The murder Friday of a prominent and outspoken Armenian journalist has sent shock waves throughout Turkey and raised questions about whether a recent nationalist upsurge in the country has taken a violent turn. It also presents the government with what many say is a serious challenge to its already embattled democratization and reform efforts.

The journalist, Hrant Dink, was a vocal critic of Turkey's treatment of its religious minorities and had been particularly outspoken against the government's policy of rejecting claims that the mass killings of Armenians by the Ottoman Turks in 1915 was genocide. He was shot in broad daylight just outside the offices of the bilingual Turkish-Armenian newspaper Agos, where he served as editor.

"A bullet has been fired at democracy and freedom of expression. I condemn the traitorous hands behind this disgraceful murder," Prime Minister Tayyip Erdogan said on television soon after Mr. Dink was murdered. "This was an attack on our peace and stability."

The past few years have seen Turkey engaged in a deep internal struggle. On the one hand, the country's drive toward European Union (EU) membership has resulted in significant political reforms, particularly regarding democratization and human rights, and the freeing up of the debate on what had previously been taboo subjects, such as the Armenian question.

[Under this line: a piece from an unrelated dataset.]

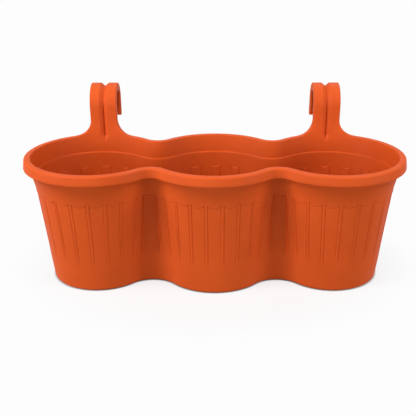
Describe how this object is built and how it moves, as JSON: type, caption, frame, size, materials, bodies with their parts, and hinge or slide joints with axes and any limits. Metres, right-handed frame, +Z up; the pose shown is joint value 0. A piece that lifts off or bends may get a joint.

On the other hand, the EU-related reforms have been met with a strong nationalist backlash.

Nationalist lawyers and prosecutors, for example, have been able to use a law, known as Article 301, to charge writers and journalists like Dink and Nobel Laureate Orhan Pamuk with the crime of insulting Turkish identity as a way of stifling the emerging debates and putting the brakes on Turkey's EU bid.

Dink was tried under this article, and in 2005 was convicted and handed a suspended six-month prison sentence.

"In a sense, both sides have been sharpening their axes, thinking that the EU question is the final intellectual battle in Turkey," says Ali Carkoglu, a professor of political science at Istanbul's Sabanci University. "It touches on everything that is salient in Turkish politics: the Islam versus secularism debate, democratization, and the extent to which individual human rights are to be protected."

For many Turks, the killing of Dink harks back to the turbulent '70s and '80s, when journalists and intellectuals were frequently the victims of ideologically inspired violence. Although Turkey has moved forward, some wonder whether Dink's murder is an indication that the political gains made over the past few years have yet to be consolidated.

"In a way, he took too many risks, he underestimated his opponents," says Rifat Bali, an Istanbul-based researcher who studies Turkey's minority communities. "Some of the ultranationalist core of Turkey has not changed. It is a militant core that is ready, if necessary, to murder its ideological opponents," he says.